BRYAN, Texas — On this day, we’re honoring veterans and their service to our country.

One young man right here in the Brazos Valley has not only served as a U.S. Marine but is now helping his community in more ways than one through nursing.

He’s dedicating his life to serving others. In the fall of 2011, Donald Boston would enroll in Texas A&M to later find out he wanted to enroll in the U.S. Marines.

By the spring of 2012, he was enlisted in boot camp in San Diego, California.

“My last duty station was actually a full circle moment for me,” says Donald Boston III, a nursing student. “I was a range coach for recruits that came through Bootcamp. I would have 12 to 15 recruits and I would teach them for a whole week how to shoot the rifle safely and effectively and we were graded on their performance, but I was on the same range that I shot at in bootcamp five years ago.”

Boston chose the specialty of infantry and mortarman.

He was selected for presidential security detail in bootcamp where he met former president, Barack Obama.

Coming from a family history of service, his grandfather served in the Marines in the 1940s, and later followed Boston’s uncle and brother.

“Since I’ve been in it, I feel like my grandparents' influence has meant more to me because I also have earned the title he had and that my uncle has and then when I became a Marine, I felt connected to that lineage, and it was actually a really proud history to be the grandson of one of the first black Marines,” says Boston.

Boston’s grandmother, Gladys Baker was also honored for helping make airplane machinery during World War II.

During deployment, Boston found his love for nursing working at an assisted living facility.

“Taking them to dinner, involving the in activities, just spending time with them made a huge difference to these older people, some who don’t even have families that come visit them, or they can’t visit them so that’s when I was like, 'I want to do more for them, so I need to go to school and learn how to do more for them,” says Boston.
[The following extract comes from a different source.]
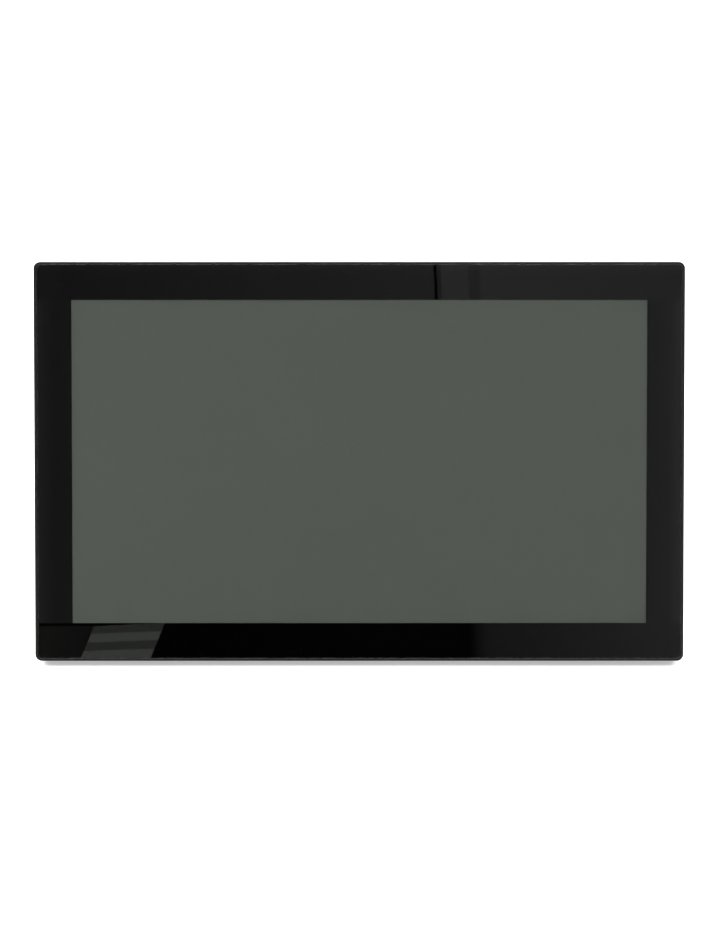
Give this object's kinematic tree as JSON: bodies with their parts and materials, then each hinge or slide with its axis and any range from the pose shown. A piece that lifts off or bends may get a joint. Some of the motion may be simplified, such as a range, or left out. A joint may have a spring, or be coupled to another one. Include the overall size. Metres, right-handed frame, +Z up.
{
  "type": "digital photo frame",
  "caption": "Glass-fronted digital photo frame that leans back on a fold-out rear leg, with rear keys, side sockets, speakers and wall-mount holes.",
  "frame": {"origin": "on the table, at the middle of the footprint of the whole object standing on its open leg", "axes": "+X to the right as the viewer sees the screen, +Y to the rear, +Z up; the screen leans back 15 degrees and faces -Y"},
  "size_m": [0.389, 0.103, 0.2349],
  "materials": {
    "cover_glass": "polished clear cover glass",
    "mask_ink": "black printed mask",
    "foam_tape": "black foam",
    "frame_plastic": "black moulded plastic, satin",
    "cover_plastic": "black moulded plastic, fine texture",
    "leg_plastic": "black moulded plastic, satin",
    "bezel_steel": "thin rolled steel",
    "screen_glass": "unlit display, grey-green",
    "light_film": "milky diffuser film",
    "guide_acrylic": "clear acrylic sheet",
    "reflector_film": "white reflector",
    "tray_aluminium": "pressed sheet",
    "strip_white": "white strip with light sources",
    "green_board": "solder-masked circuit board",
    "amber_film": "amber flexible film",
    "zinc_steel": "zinc-plated sheet steel",
    "bright_screw": "nickel-plated screws",
    "black_screw": "black-plated screws",
    "chip_resin": "moulded chip bodies",
    "sink_aluminium": "extruded fins",
    "coil_ferrite": "moulded ferrite",
    "header_nylon": "natural nylon",
    "socket_plastic": "black moulded inserts",
    "pin_plate": "plated contact pin",
    "socket_steel": "plated sheet shells",
    "cable_sleeve": "sleeved wires",
    "basket_plastic": "moulded baskets",
    "cone_paper": "dark pressed paper",
    "magnet_ferrite": "sintered ferrite",
    "switch_plastic": "tact switch bodies",
    "key_plastic": "satin keys with printed symbols",
    "plunger_plastic": "moulded actuators",
    "insert_brass": "knurled brass inserts",
    "foot_rubber": "matt black rubber",
    "pin_steel": "turned steel",
    "washer_nylon": "friction washers",
    "clip_steel": "phosphated spring steel"
  },
  "bodies": {
    "housing": {"cover_glass": "cover_glass", "window_mask": "mask_ink", "glass_tape": "foam_tape", "screen_gasket": "foam_tape", "front_frame": "frame_plastic", "rear_cover": "cover_plastic", "screen_bezel": "bezel_steel", "screen_cell": "screen_glass", "optical_films": "light_film", "light_guide": "guide_acrylic", "reflector_sheet": "reflector_film", "screen_tray": "tray_aluminium", "light_strip": "strip_white", "source_board": "green_board", "main_board": "green_board", "key_board": "green_board", "driver_flexes": "amber_film", "module_brackets": "zinc_steel", "hinge_bracket": "zinc_steel", "inner_screws": "bright_screw", "hinge_screws": "bright_screw", "cover_screws": "black_screw", "processor": "chip_resin", "memory_chips": "chip_resin", "heat_sink": "sink_aluminium", "power_coils": "coil_ferrite", "board_headers": "header_nylon", "dc_jack": "socket_plastic", "usb_tongue": "socket_plastic", "video_tongue": "socket_plastic", "card_base": "socket_plastic", "dc_pin": "pin_plate", "usb_shell": "socket_steel", "video_shell": "socket_steel", "card_shell": "socket_steel", "panel_cable": "cable_sleeve", "speaker_cables": "cable_sleeve", "key_cable": "cable_sleeve", "speaker_baskets": "basket_plastic", "speaker_cones": "cone_paper", "speaker_magnets": "magnet_ferrite", "key_switches": "switch_plastic", "wall_mount_inserts": "insert_brass", "rubber_feet": "foot_rubber", "hinge_pin": "pin_steel", "hinge_washers": "washer_nylon", "hinge_clip": "clip_steel"},
    "stand": {"stand_leg": "leg_plastic", "stand_foot": "foot_rubber"},
    "previous_button": {"previous_key": "key_plastic", "previous_plunger": "plunger_plastic"},
    "play_button": {"play_key": "key_plastic", "play_plunger": "plunger_plastic"},
    "next_button": {"next_key": "key_plastic", "next_plunger": "plunger_plastic"},
    "menu_button": {"menu_key": "key_plastic", "menu_plunger": "plunger_plastic"},
    "power_button": {"power_key": "key_plastic", "power_plunger": "plunger_plastic"}
  },
  "joints": [
    {"name": "stand_fold", "type": "hinge", "parent": "housing", "child": "stand", "pos_m": [0, 0.0121, 0.12949], "axis": [-1, 0, 0], "range_deg": [0, 30]},
    {"name": "previous_press", "type": "slide", "parent": "housing", "child": "previous_button", "axis": [0, -0.9659, 0.2588], "range_m": [0, 0.0003], "stiffness_N_per_m": 3000, "springref_m": -0.0002},
    {"name": "play_press", "type": "slide", "parent": "housing", "child": "play_button", "axis": [0, -0.9659, 0.2588], "range_m": [0, 0.0003], "stiffness_N_per_m": 3000, "springref_m": -0.0002},
    {"name": "next_press", "type": "slide", "parent": "housing", "child": "next_button", "axis": [0, -0.9659, 0.2588], "range_m": [0, 0.0003], "stiffness_N_per_m": 3000, "springref_m": -0.0002},
    {"name": "menu_press", "type": "slide", "parent": "housing", "child": "menu_button", "axis": [0, -0.9659, 0.2588], "range_m": [0, 0.0003], "stiffness_N_per_m": 3000, "springref_m": -0.0002},
    {"name": "power_press", "type": "slide", "parent": "housing", "child": "power_button", "axis": [0, -0.9659, 0.2588], "range_m": [0, 0.0003], "stiffness_N_per_m": 3000, "springref_m": -0.0002}
  ]
}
Blinn nursing program director, Dr. Karla Ross says recognizes how his history prepared him for this.

“People like Boston are few and far between just because of his background in the military,” says Dr. Karla Ross, associate degree nursing program director. “He’s had a lot of experiences and it’s rare that you get someone that’s kind of a background.”

Boston says much of his success is owed to his wife, as they met in nursing school.

“She’s been like my biggest fan, biggest supporter,” says Boston. “I was already on this path before her, but I definitely know that I would not have made it here as successfully as I have without her support and just her being there, being herself.”

As Boston finishes up his nursing degree at Texas A&M, a new nursing role awaits him in Colorado as he prepares to become a certified registered nurse anesthetist.